Ces deux livres sont parus quasi simultanément, leurs titres se ressemblent fort et leurs couvertures également: ce qui pourrait faire penser à une action concertée. Cependant, à la lecture, on s’aperçoit quand même qu’il s’agit d’un hasard.
Les deux ouvrages décrivent le même phénomène. Stefan Meining, rédacteur du magazine politique “Report München”, dépendant de l’ARD, se concentre sur la responsabilité des services allemands dans l’émergence de l’islamisme, tandis que Ian Johnson, Prix Pulitzer, met surtout l’accent sur celle des services secrets américains. La lecture de ces deux ouvrages nous donne une belle image d’ensemble et nous permet de constater, en plus, que l’islamophilie peut prendre de multiples visages. La direction nationale-socialiste —rien moins!— fut la première a faire venir délibérément en Allemagne des représentants de la haute hiérarchie de l’islam politique, à commencer par Hadj Mohammed Amin al-Husseini, Grand Mufti de Jérusalem et chef religieux de la communauté musulmane de Palestine.

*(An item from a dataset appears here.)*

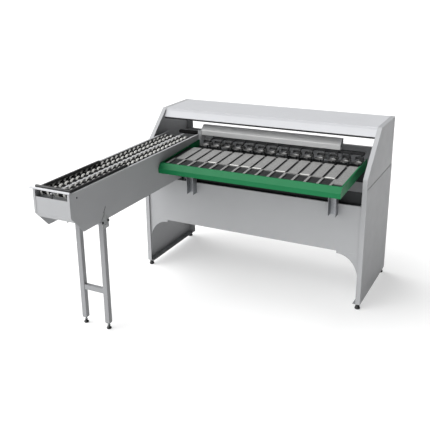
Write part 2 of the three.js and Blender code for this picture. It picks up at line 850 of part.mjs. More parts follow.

Le motif de cette démarche se trouve dans la ferme résolution de Hitler lui-même, de son Ministre des affaires de l’Est Alfred Rosenberg, ainsi que des chefs de la Wehrmacht et de la Waffen-SS, d’utiliser et d’engager l’islam comme arme secrète contre l’URSS. Dans le cadre de cette politique, plusieurs centaines de milliers de musulmans du Caucase et d’Asie centrale ont été, jusqu’en 1945, enrôlés dans des unités de volontaires comme la “Division SS musulmane Nouveau Turkestan”. Ces unités avaient tout naturellement besoin d’un accompagnement politique et religieux.

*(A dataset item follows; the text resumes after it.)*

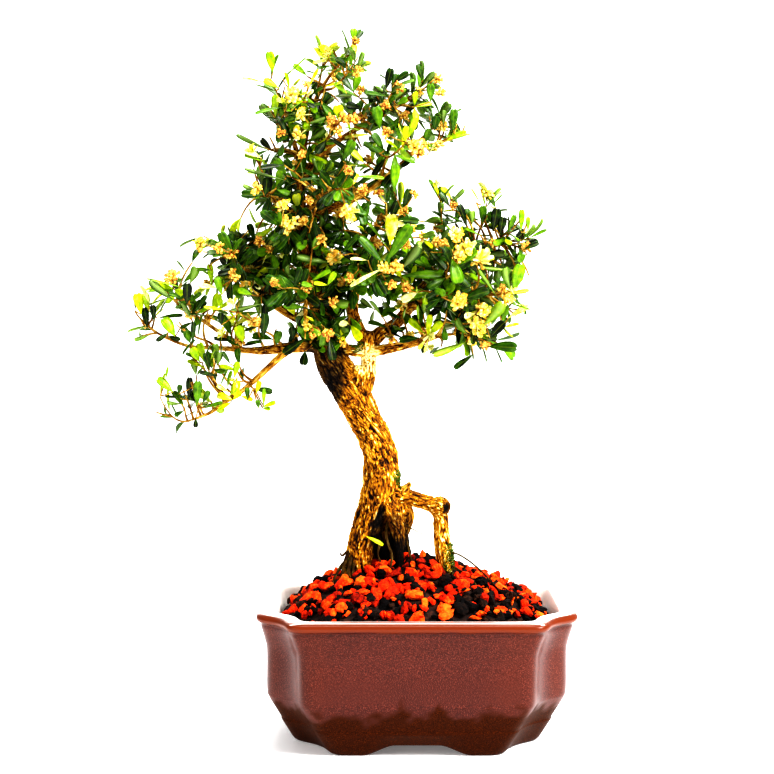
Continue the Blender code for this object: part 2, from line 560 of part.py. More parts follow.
def leaf_sections(leaf, grow=0.0, from_foot=False):
    """The four corners of each cross-section of a leaf, from near its foot to its blunt end.

    The midrib is the direction times s less the upper side times curl times s squared over the
    length; the blade turns about it by twist from foot to tip. Grow makes it stouter all round.
    """
    across_blade = np.cross(leaf["direction"], leaf["upper"])
    long = leaf["length"]
    shares = ((FOOT_SHARE, FOOT_WIDE), *LEAF_SECTIONS) if from_foot else LEAF_SECTIONS
    sections = []
    for share, wide in shares:
        s = share * long + (grow if share == 1.0 else 0.0)
        middle = leaf["foot"] + leaf["direction"] * s - leaf["upper"] * leaf["curl"] * s * s / long
        slope = 2 * leaf["curl"] * s / long
        normal = unit(leaf["upper"] + leaf["direction"] * slope)
        turn = leaf["twist"] * share
        wing = math.cos(turn) * across_blade + math.sin(turn) * normal
        normal = math.cos(turn) * normal - math.sin(turn) * across_blade
        half, thick = leaf["width"] * wide / 2 + grow, LEAF_THICK / 2 + grow
        sections.append([middle - wing * half - normal * thick, middle + wing * half - normal * thick,
                         middle + wing * half + normal * thick, middle - wing * half + normal * thick])
    return np.array(sections)


def blade_faces(rows):
    """Faces between sections of four corners each, top and bottom split along the same diagonal."""
    faces = []
    for low, high in zip(rows, rows[1:]):
        a, b, c, d = low
        e, f, g, h = high
        faces += [(a, b, f), (a, f, e), (d, h, g), (d, g, c), (b, c, g, f), (d, a, e, h)]
    faces.append(tuple(rows[-1]))
    return faces


def closed_bvh(sections):
    """A search tree of a leaf's skin."""
    rows = [tuple(range(4 * k, 4 * k + 4)) for k in range(len(sections))]
    faces = blade_faces(rows) + [rows[0][::-1]]
    return BVHTree.FromPolygons([Vector(p) for p in sections.reshape(-1, 3)], faces)


def clear_leaves(plans, wood):
    """Picks the leaves, tips first, that stay clear of the wood, the stems and each other."""
    wood_points = [v.co / MM - Vector((POT_X, POT_Y, 0)) for v in wood.data.vertices]
    wood_tree = BVHTree.FromPolygons(wood_points, [tuple(p.vertices) for p in wood.data.polygons])
    stems = {}
    for name, (corners, _) in plans.items():
        middle = corners.mean(axis=1, keepdims=True)
        stems[name] = closed_bvh(middle + (corners - middle) * STEM_CLEAR)
    placed = []
    kept = {name: [] for name in plans}
    queue = [(leaf["order"], name, leaf) for name, (_, leaves) in plans.items() for leaf in leaves]
    for _, name, leaf in sorted(queue, key=lambda row: row[0]):
        sections = leaf_sections(leaf, LEAF_CLEAR, True)
        low, high = sections.min(axis=(0, 1)), sections.max(axis=(0, 1))
        tree = closed_bvh(sections)
        if tree.overlap(wood_tree):
            continue
        if any(tree.overlap(stem) for other, stem in stems.items() if other != name):
            continue
        near = [row for row in placed if (row[0] <= high).all() and (row[1] >= low).all()]
        if any(tree.overlap(row[2]) for row in near):
            continue
        placed.append((low, high, closed_bvh(leaf_sections(leaf, from_foot=True))))
        kept[name].append(leaf)
    return kept


def make_spray(name, plan, leaves, green):
    """One leafy stem: a square stem with its leaves drawn out of its faces."""
    corners = plan[0]
    points = [tuple(p) for p in corners.reshape(-1, 3)]
    count = len(corners)
    drawn = {(leaf["ring"], leaf["face"]): leaf for leaf in leaves}
    faces = [(0, 1, 2, 3), tuple(4 * (count - 1) + j for j in range(4))]
    for k in range(count - 1):
        for face in range(4):
            i, j = (face + 3) % 4, face
            foot = (4 * k + i, 4 * k + j, 4 * (k + 1) + j, 4 * (k + 1) + i)
            leaf = drawn.get((k, face))
            if leaf is None:
                faces.append(foot)
                continue
            rows = [foot]
            for section in leaf_sections(leaf):
                order = match_corners(np.array([points[n] for n in rows[-1]]), section)
                rows.append(tuple(len(points) + n for n in range(4)))
                points += [tuple(section[n]) for n in order]
            faces += blade_faces(rows)
    return make_object("spray_" + name, points, faces, green)


def match_corners(before, after):
    """The order of the next four corners, round the same way, that keeps the sides shortest."""
    orders = [[(k + n * way) % 4 for n in range(4)] for k in range(4) for way in (1, -1)]
    return min(orders, key=lambda order: float(np.linalg.norm(after[order] - before, axis=1).sum()))


def main():
    for old in list(bpy.data.objects):
        bpy.data.objects.remove(old)
    glaze = make_material("glazed_stoneware", (0.18, 0.045, 0.026), 0.18)
    plastic = make_material("drain_mesh_plastic", (0.02, 0.02, 0.02), 0.6)
    earth = make_material("bonsai_soil", (0.05, 0.025, 0.012), 0.95)
    lava = make_material("lava_chips", (0.55, 0.09, 0.02), 0.9)
    bark = make_material("boxwood_bark", (0.45, 0.25, 0.06), 0.85)
    green = make_material("boxwood_leaf", (0.10, 0.20, 0.02), 0.4)
    make_pot(glaze)
    make_screen("drain_screen_left", -DRAIN_X, plastic)
    make_screen("drain_screen_right", DRAIN_X, plastic)
    make_soil(earth)
    make_dressing(lava)
    wood = make_wood(bark)
    plans = {name: spray_nodes(index, name) for index, name in enumerate(SPRAYS)}
    kept = clear_leaves(plans, wood)
    for name, plan in plans.items():
        make_spray(name, plan, kept[name], green)


main()
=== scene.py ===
"""A boxwood bonsai with a leaning, furrowed trunk and a stilt root, in a glazed oblong pot.

Lengths are millimetres from the middle of the pot's foot, x to the right, y to the back and z up,
until a mesh is made. The sections follow the making: pot, drain screens, soil, wood, lava, twigs,
leaves, flowers, roots and moss, and then the studio.
"""

import json
import math
from collections import namedtuple

import bpy
import numpy as np
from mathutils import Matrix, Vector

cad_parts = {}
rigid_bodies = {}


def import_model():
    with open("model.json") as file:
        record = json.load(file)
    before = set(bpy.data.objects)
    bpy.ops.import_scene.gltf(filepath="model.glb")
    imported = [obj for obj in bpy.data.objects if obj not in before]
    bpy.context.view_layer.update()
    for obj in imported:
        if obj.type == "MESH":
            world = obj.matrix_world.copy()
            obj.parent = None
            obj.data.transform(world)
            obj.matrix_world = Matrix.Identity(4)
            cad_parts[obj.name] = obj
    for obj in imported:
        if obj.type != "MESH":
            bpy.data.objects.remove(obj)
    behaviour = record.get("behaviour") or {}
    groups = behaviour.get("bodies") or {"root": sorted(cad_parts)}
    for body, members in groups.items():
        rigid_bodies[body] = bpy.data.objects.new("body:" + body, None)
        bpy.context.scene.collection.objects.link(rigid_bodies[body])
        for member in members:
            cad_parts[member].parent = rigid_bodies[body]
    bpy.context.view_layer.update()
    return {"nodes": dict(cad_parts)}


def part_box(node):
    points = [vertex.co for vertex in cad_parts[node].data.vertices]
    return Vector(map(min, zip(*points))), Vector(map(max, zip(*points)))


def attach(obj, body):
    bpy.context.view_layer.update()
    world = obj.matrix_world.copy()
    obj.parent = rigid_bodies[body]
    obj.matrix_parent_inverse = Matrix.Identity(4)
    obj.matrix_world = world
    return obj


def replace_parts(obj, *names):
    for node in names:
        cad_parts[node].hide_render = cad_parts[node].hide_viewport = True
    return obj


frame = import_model()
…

La plupart de ces légionnaires musulmans, qui ont eu la chance, après la défaite de l’Allemagne, de ne pas avoir été rapatriés de force et d’avoir ainsi échapper à la mort par fusillade, se sont installés à Munich et ses environs. Parmi eux: quelques imams qui avaient auparavant servi dans les unités de la Wehrmacht ou de la Waffen-SS. Trois cents de ces “oubliés” fondèrent en 1953 la “Religiöse Gemeinschaft Islam” (“Communauté religieuse islamique”). Dès ce moment, le jeu a repris car le gouvernement fédéral allemand avait, lui aussi, l’intention d’utiliser à son profit les émigrants de confession musulmane. L’acteur principal de cette politique, côté allemand, fut le “Ministère fédéral des expulsés, réfugiés et victimes de la guerre”. A cette époque-là, ce ministère était placé sous la houlette de Theodor Oberländer (membre du parti “Gesamtdeutscher Block”/”Bund der Heimatvertriebenen und Entrechten” – “Bloc pour toute l’Allemagne”/”Ligue des Expulsés et Spoliés”). Pendant la guerre, Oberländer avait été le commandeur d’une unité spéciale de la Wehrmacht, la “Bergmann”, au sein de laquelle servaient d’assez nombreux volontaires musulmans venus du Caucase. L’objectif d’Oberländer était d’utiliser la “Religiöse Gemeinschaft Islam” pour faire éclater l’Union Soviétique en provoquant une révolte généralisée des peuples non russes, ce qui aurait entraîné, comme effet second, la réunification de l’Allemagne dans les frontières de 1937. C’est la raison pour laquelle, par l’entremise d’Oberländer, l’association musulmane de Munich a reçu le soutien financier du gouvernement fédéral allemand.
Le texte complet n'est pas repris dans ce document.